In California for instance, the college system relies on a Master Plan that’s remained largely unchanged since implemented in the 1960s. Though revolutionary at the time, the plan has caused problems due to much of its now archaic and unfair regulations.
The plan, for example, is why inexpensive colleges, such as Saddleback College, cannot give out degrees higher than an associate degree. More expensive universities such as USC can. People must pay through the teeth to get at least a bachelor’s degree.
Total student debt in America is now approximately $1.2 trillion dollars, according to a report by CNN. That far exceeds the combined credit card debt.
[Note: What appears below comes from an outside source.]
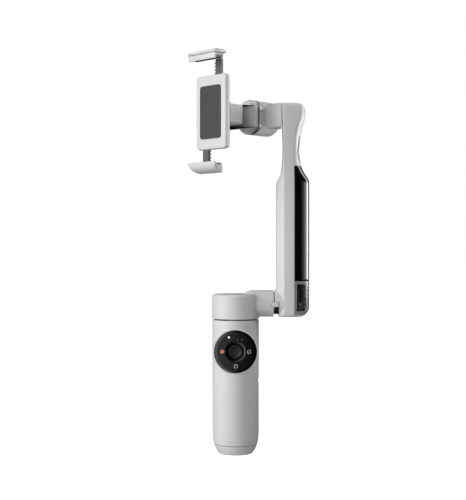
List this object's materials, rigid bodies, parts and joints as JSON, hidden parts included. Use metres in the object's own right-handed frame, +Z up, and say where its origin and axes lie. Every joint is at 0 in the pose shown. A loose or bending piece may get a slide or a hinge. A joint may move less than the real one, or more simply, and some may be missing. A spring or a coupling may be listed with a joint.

Average student debt is at least $30,000 in some states and fast approaches that mark in others according to a November 2014 report by U.S. News.
Both former and current students are finding it a Herculean task to pay off those debts quickly. According to a 2014 report by ThinkProgress, approximately half a million college graduates are working minimum wage jobs. Those careers often have no relevance to the majors they’ve spent years at school to master. Worse still is that many of those jobs require just a basic high school education.
The list goes on and such failures have not gone unnoticed by the public. They’re a big reason many have and continue to lose their trust in the higher education system. According to the 46th annual PDK/Gallup poll, only an approximate 44 percent of Americans now believe going to college is important. That percentage went down from 75 percent four years prior.
Making higher education free in any form is like putting a Band-Aid on a wound that needs extensive surgery. The system is broken and must be fixed as people are paying for it both literally and figuratively. They will continue to suffer unless something more drastic is done.